We are tempted to believe that we can be healthy on a steady diet of junk food. We are tempted to believe that we can be spiritually healthy on spiritual junk food, going through the motions, but not really putting much effort into it. It won't work. We have to work hard at it, dedicate time for reading the Bible and prayer.
We are not necessarily familiar with the concept of church spiritual disciplines. In worship, we gather as a community, formed not by accident, or because we happened to grow up in it. No, we are a church because Christ has called us together to form his body. We are an interdependent unit. As a community of believers called by Christ to be his body, we naturally participate in doing acts of service. Helping out in the community, giving to ministry shares, participating in community events, are different ways we can be Christ’s body in service to our community and to each other. Fellowship is a very important discipline for any healthy church. The time visiting after church is not a waste. Getting together for meals and coffee is important. That is how we spur one another on in the faith!
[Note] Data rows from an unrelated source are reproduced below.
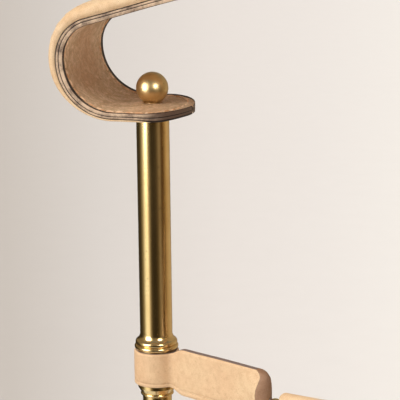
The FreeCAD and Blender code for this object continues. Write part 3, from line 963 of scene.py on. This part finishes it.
def rail_stitches():
    """Points and faces of the slanted stitches along the rail's seam."""
    _, bend, centre = rail_line()
    count = int(2 * RAIL_ANGLE * bend / RAIL_STITCH_PITCH)
    shells = []
    for k in range(count):
        angle = RAIL_ANGLE * (2 * (k + 0.5) / count - 1)
        outward = Vector((math.sin(angle), -math.cos(angle), 0))
        along = Vector((math.cos(angle), math.sin(angle), 0))
        out = outward * math.cos(RAIL_SEAM) + Vector((0, 0, math.sin(RAIL_SEAM)))
        at = centre + outward * bend + Vector((0, 0, STRAP_Z)) + out * (RAIL_R - 0.12)
        slant = (along.cross(out) + 0.5 * along).normalized()
        shells.append(stitch(at, slant, along, out, RAIL_STITCH_L, RAIL_THREAD_R))
    return join(shells)


def build_rails():
    points, faces = rail_skin()
    thread_points, thread_faces = rail_stitches()
    for node, deep, drop in (("high_rail_cover", 1, 0.0), ("low_rail_cover", -1, SIDE_DROP)):
        matrix = Matrix.Translation((0, 0, -drop)) @ Matrix.Diagonal((1, deep, 1, 1))
        rail = piece(node + "_leather", [matrix @ p for p in points], faces, [TAN])
        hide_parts(node)
        placed = [matrix @ p for p in thread_points]
        piece(node + "_stitches", placed, thread_faces, [PALE_THREAD])


# ---------------------------------------------------------------- shelf


def rounded_rectangle(half_x, half_y, radius, corner_steps=10):
    """Points round a rectangle with round corners, counter-clockwise."""
    points = []
    for k, (sx, sy) in enumerate(((1, 1), (-1, 1), (-1, -1), (1, -1))):
        for j in range(corner_steps + 1):
            angle = math.pi / 2 * (k + j / corner_steps)
            x = sx * (half_x - radius) + radius * math.cos(angle)
            points.append((x, sy * (half_y - radius) + radius * math.sin(angle)))
    return points


def build_shelf():
    """The shelf's leather cover: rolled edges, a sewn border and a slightly full middle."""
    half_x, half_y = SHELF_HIGH.x, SHELF_HIGH.y
    low, high = SHELF_LOW.z, SHELF_HIGH.z
    rings = []
    rows = ((0.4, low), (0.0, low + 0.4), (0.0, high - 0.6), (0.25, high - 0.15), (0.8, high))
    groove = ((3.0, high), (SHELF_STITCH_IN, high - 0.22), (4.2, high))
    border = groove + ((6.0, high + 0.05), (9.0, high + 0.12))
    for inset, z in rows + border:
        corner = max(SHELF_CORNER_R - inset, 1.2)
        ring = rounded_rectangle(half_x - inset, half_y - inset, corner)
        rings.append([Vector((x, y, z)) for x, y in ring])
    points, faces = loft(rings)
    cover = piece("shelf_cover_leather", points, faces, [SHELF_TAN])
    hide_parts("shelf_cover")
    inset = SHELF_STITCH_IN
    outline = rounded_rectangle(half_x - inset, half_y - inset, SHELF_CORNER_R - inset)
    shells = []
    for (x0, y0), (x1, y1) in zip(outline, outline[1:] + outline[:1]):
        run = Vector((x1 - x0, y1 - y0, 0))
        count = max(round(run.length / STITCH_PITCH), 1)
        if run.length < STITCH_PITCH / 3:
            continue
        for k in range(count):
            share = (k + 0.5) / count
            centre = Vector((x0, y0, high - 0.1)) + run * share
            along = run.normalized()
            length = min(STITCH_L, run.length * 0.8)
            shells.append(stitch(centre, along, Vector((0, 0, 1)).cross(along), Vector((0, 0, 1)), length))
    points, faces = join(shells)
    piece("shelf_cover_stitches", points, faces, [PALE_THREAD])


# ---------------------------------------------------------------- studio

# The camera's distance and aim are millimetres. Sizes of softboxes, screen and floor are metres.
CAMERA_AZIMUTH = math.radians(17.0)
CAMERA_TILT = math.radians(13.0)
CAMERA_ROLL = math.radians(-0.65)
CAMERA_DISTANCE = 917.25
CAMERA_LENS = 171.0
AIM = Vector((-POST_X + 23.35, 0, TUBE_TOP - 41.7))
HIGHLIGHT_DISTANCE = 0.75

SCREEN_R = 0.80
SCREEN_HIGH_TONE = (0.36, 0.29, 0.19)
SCREEN_HIGH_SPAN = (0.30, 0.46)
SCREEN_FROM = -0.6
SCREEN_TO = 0.95
# Tones round the post, in degrees from the camera's side and growing to its right
SCREEN_TONES = (
    (-180, (0.05, 0.04, 0.025)),
    (-112, (0.035, 0.027, 0.014)),
    (-88, (0.26, 0.22, 0.13)),
    (-68, (1.15, 1.12, 0.98)),
    (-50, (1.30, 1.22, 1.05)),
    (-36, (0.26, 0.20, 0.11)),
    (-22, (0.030, 0.020, 0.006)),
    (8, (0.024, 0.015, 0.004)),
    (24, (0.075, 0.050, 0.018)),
    (44, (0.32, 0.25, 0.17)),
    (56, (0.09, 0.05, 0.015)),
    (74, (0.05, 0.016, 0.002)),
    (90, (0.46, 0.32, 0.17)),
    (130, (0.55, 0.44, 0.30)),
    (180, (0.30, 0.24, 0.17)),
)
FLOOR_HALF = 9.0
FLOOR_SPREAD = 0.105  # the tones' reach to each side of the camera's line, over the distance ahead
FLOOR_BEHIND = (0.7, 1.35)  # distances ahead of the camera between which the tones come in
# Tones of painted shade across the floor, from the camera's left to its right
FLOOR_SHADE_TONES = (
    (0.0, (0.60, 0.555, 0.515)),
    (0.25, (0.71, 0.670, 0.640)),
    (0.55, (0.81, 0.765, 0.735)),
    (0.80, (0.85, 0.810, 0.780)),
    (1.0, (0.89, 0.855, 0.820)),
)


def toward(azimuth, elevation):
    """The direction from the object at an azimuth, which is 0 at -Y and grows towards +X."""
    flat = math.cos(elevation)
    return Vector((math.sin(azimuth) * flat, -math.cos(azimuth) * flat, math.sin(elevation)))


CAMERA_PLACE = (AIM + toward(CAMERA_AZIMUTH, CAMERA_TILT) * CAMERA_DISTANCE) * MM


def look(obj, place, aim, roll=0.0):
    """Puts obj at a place in metres, with its -Z axis at the aim point."""
    turn = (aim - place).to_track_quat("-Z", "Y").to_matrix().to_4x4()
    obj.matrix_world = Matrix.Translation(place) @ turn @ Matrix.Rotation(roll, 4, "Z")


def build_camera():
    data = bpy.data.cameras.new("camera")
    data.lens = CAMERA_LENS
    data.sensor_width = 36.0
    camera = bpy.data.objects.new("camera", data)
    bpy.context.scene.collection.objects.link(camera)
    look(camera, CAMERA_PLACE, AIM * MM, CAMERA_ROLL)
    bpy.context.scene.camera = camera


def highlight(name, azimuth, elevation, size, power, colour):
    """A softbox that faces the post's top and doesn't light matt surfaces."""
    data = bpy.data.lights.new(name, "AREA")
    data.shape = "RECTANGLE"
    data.size, data.size_y = size
    data.energy = power
    data.color = colour
    lamp = bpy.data.objects.new(name, data)
    bpy.context.scene.collection.objects.link(lamp)
    aim = Vector((-POST_X, 0, TUBE_TOP)) * MM
    away = toward(math.radians(azimuth), math.radians(elevation))
    look(lamp, aim + away * HIGHLIGHT_DISTANCE, aim)
    lamp.visible_diffuse = False


def build_surround():
    """A round screen that only gloss sees. Its tones go round the post and give the tubes their bands."""
    steps = 96
    centre = Vector((-POST_X * MM, 0, 0))
    points, faces = [], []
    for k in range(steps):
        edge = centre + toward(math.tau * k / steps, 0) * SCREEN_R
        points += [edge + Vector((0, 0, SCREEN_FROM)), edge + Vector((0, 0, SCREEN_TO))]
    for k in range(steps):
        low, high = 2 * k, 2 * ((k + 1) % steps)
        faces.append((low, high, high + 1, low + 1))
    mesh = bpy.data.meshes.new("surround")
    mesh.from_pydata(points, [], faces)
    finish = Finish("surround_finish")
    finish.nodes.remove(finish.shader)
    round_post = finish.mapped("Location", (POST_X * MM, 0, 0))
    turn = (0, 0, math.pi / 2 - CAMERA_AZIMUTH)
    azimuth = finish.nodes.new("ShaderNodeTexGradient")
    azimuth.gradient_type = "RADIAL"
    finish.link(finish.mapped("Rotation", turn, round_post), azimuth.inputs["Vector"])
    stops = [((degrees + 180) / 360, tone) for degrees, tone in SCREEN_TONES]
    tone = finish.ramp(azimuth.outputs["Fac"], *stops)
    uneven = finish.ramp(finish.noise(7, 2), (0.3, 0.75), (0.7, 1.25))
    high = finish.span(finish.split()["Z"], *SCREEN_HIGH_SPAN, "SMOOTHSTEP")
    tone = finish.mix(high, tone, finish.mix(0.6, tone, SCREEN_HIGH_TONE))
    glow = finish.nodes.new("ShaderNodeEmission")
    finish.link(finish.mix(1.0, tone, uneven, "MULTIPLY"), glow.inputs["Color"])
    finish.link(glow.outputs["Emission"], finish.nodes["Material Output"].inputs["Surface"])
    mesh.materials.append(finish.material)
    screen = bpy.data.objects.new("surround", mesh)
    bpy.context.scene.collection.objects.link(screen)
    for kind in ("camera", "diffuse", "transmission", "volume_scatter", "shadow"):
        setattr(screen, "visible_" + kind, False)


def build_floor():
    """A pale floor. Behind the stand painted shade darkens it towards the left, as seen from the camera's
    place.
    """
    half = FLOOR_HALF
    mesh = bpy.data.meshes.new("floor")
    corners = [(-half, -half, 0), (half, -half, 0), (half, half, 0), (-half, half, 0)]
    mesh.from_pydata(corners, [], [(0, 1, 2, 3)])
    finish = Finish("floor_painted_shade_finish", Roughness=0.9, Specular_IOR_Level=0.1)
    # Places on the floor from below the camera: X to its right and Y ahead of it
    moved = finish.mapped("Location", (-CAMERA_PLACE.x, -CAMERA_PLACE.y, 0))
    ahead = finish.split(finish.mapped("Rotation", (0, 0, -CAMERA_AZIMUTH), moved))
    slope = finish.maths("DIVIDE", ahead["X"], ahead["Y"])
    # Painted shade: the floor's tone darkens towards the camera's left.
    tone = finish.ramp(finish.span(slope, -FLOOR_SPREAD, FLOOR_SPREAD), *FLOOR_SHADE_TONES)
    behind = finish.span(ahead["Y"], *FLOOR_BEHIND, "SMOOTHSTEP")
    tone = finish.mix(behind, FLOOR_SHADE_TONES[-1][1], tone)
    speckle = finish.ramp(finish.noise(35, 4), (0.3, 0.99), (0.7, 1.0))
    finish.colour(finish.mix(1.0, tone, speckle, "MULTIPLY"))
    mesh.materials.append(finish.material)
    floor = bpy.data.objects.new("floor", mesh)
    floor.visible_glossy = False
    bpy.context.scene.collection.objects.link(floor)


def build_world():
    """Pale at the horizon and dimmer overhead."""
    world = bpy.data.worlds.new("studio")
    bpy.context.scene.world = world
    world.use_nodes = True
    tree = world.node_tree
    place = tree.nodes.new("ShaderNodeTexCoord")
    split = tree.nodes.new("ShaderNodeSeparateXYZ")
    ramp = tree.nodes.new("ShaderNodeValToRGB")
    tree.links.new(place.outputs["Generated"], split.inputs["Vector"])
    tree.links.new(split.outputs["Z"], ramp.inputs["Fac"])
    ramp.color_ramp.elements[0].position = 0.10
    ramp.color_ramp.elements[0].color = (0.88, 0.86, 0.84, 1)
    ramp.color_ramp.elements[1].position = 0.65
    ramp.color_ramp.elements[1].color = (0.22, 0.205, 0.19, 1)
    tree.links.new(ramp.outputs["Color"], tree.nodes["Background"].inputs["Color"])
    tree.nodes["Background"].inputs["Strength"].default_value = 1.0


def build_lights():
    """A soft sun for the leather and the floor, and two softboxes for the brass."""
    data = bpy.data.lights.new("soft_key", "SUN")
    data.angle = math.radians(50)
    data.energy = 2.75
    data.color = (1.0, 0.98, 0.95)
    sun = bpy.data.objects.new("soft_key", data)
    bpy.context.scene.collection.objects.link(sun)
    sun.visible_glossy = False
    look(sun, toward(math.radians(-38), math.radians(54)), Vector((0, 0, 0)))
    highlight("left_softbox", -38, 11, (0.47, 0.58), 5.6, (1.0, 0.96, 0.90))
    highlight("right_softbox", 44, 22, (0.22, 0.24), 2.4, (1.0, 0.95, 0.88))


bpy.context.scene.view_settings.view_transform = "Standard"
finish_frame()
build_handle()
build_straps()
build_rails()
build_shelf()
build_camera()
build_floor()
build_world()
build_lights()
build_surround()
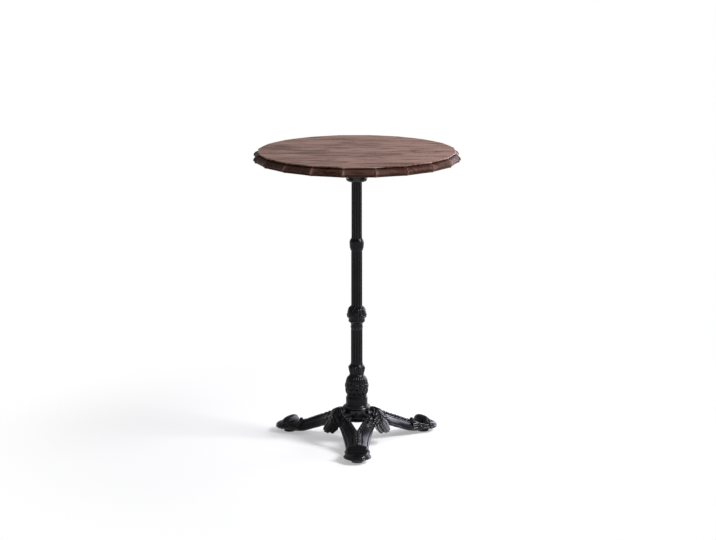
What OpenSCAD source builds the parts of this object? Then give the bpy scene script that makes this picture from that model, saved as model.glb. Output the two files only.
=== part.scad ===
/* [Top] */
// Height of the top surface above the floor
table_h = 1092; // [1000:1:1200]
// Diameter across the carved rim
top_d = 762; // [600:1:900]
// Thickness of the wooden top
top_t = 36; // [30:1:44]
// Scallops round the rim
lobe_n = 20; // [12:1:30]
// Depth of the hollow between two points of the rim
hollow_depth = 7; // [3:0.5:10]
// Turn of the first point of the rim from the front
point_turn = -8; // [-9:0.5:9]

/* [Column] */
// Diameter of the upper fluted shaft
upper_d = 39.5; // [38:0.5:41]
// Diameter of the middle fluted shaft
middle_d = 41.5; // [39.5:0.5:43.5]
// Diameter of the lower fluted shaft
lower_d = 43.5; // [41.5:0.5:44]
// Flutes round each shaft
flute_n = 12; // [8:1:14]
// Radius of a flute
flute_r = 3.6; // [2.5:0.1:4.2]
// Height of the collar between the upper and middle shafts
collar_h = 45; // [36:1:55]
// Diameter of that collar
collar_d = 53.5; // [50:0.5:58]
// Height of the middle shaft
middle_h = 206; // [150:1:240]
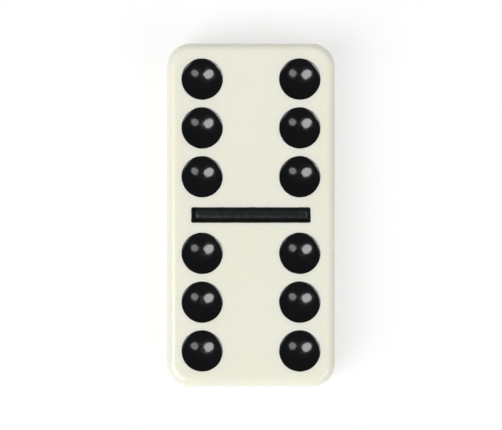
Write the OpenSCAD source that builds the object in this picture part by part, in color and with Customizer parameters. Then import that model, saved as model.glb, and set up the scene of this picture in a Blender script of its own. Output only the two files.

In his response, C.S. Lewis went on to say,
Your question what to do is already answered. Go on (as you apparently are going on) doing all your duties. And, in all lawful ways, go on enjoying all that can be enjoyed—your friends, your music, your books. Remember, we are told to ‘rejoice’ (). Sometimes when you are wondering what God wants you to do, He really wants to give you something.
As to your spiritual state, try my plan. I pray ‘Lord, show me just so much (neither more nor less) about myself as I need for doing thy will now.’
Prayer
So then, let us also pray, “Lord, show us just so much (neither more nor less) about ourselves as we need for doing your will now.” Amen.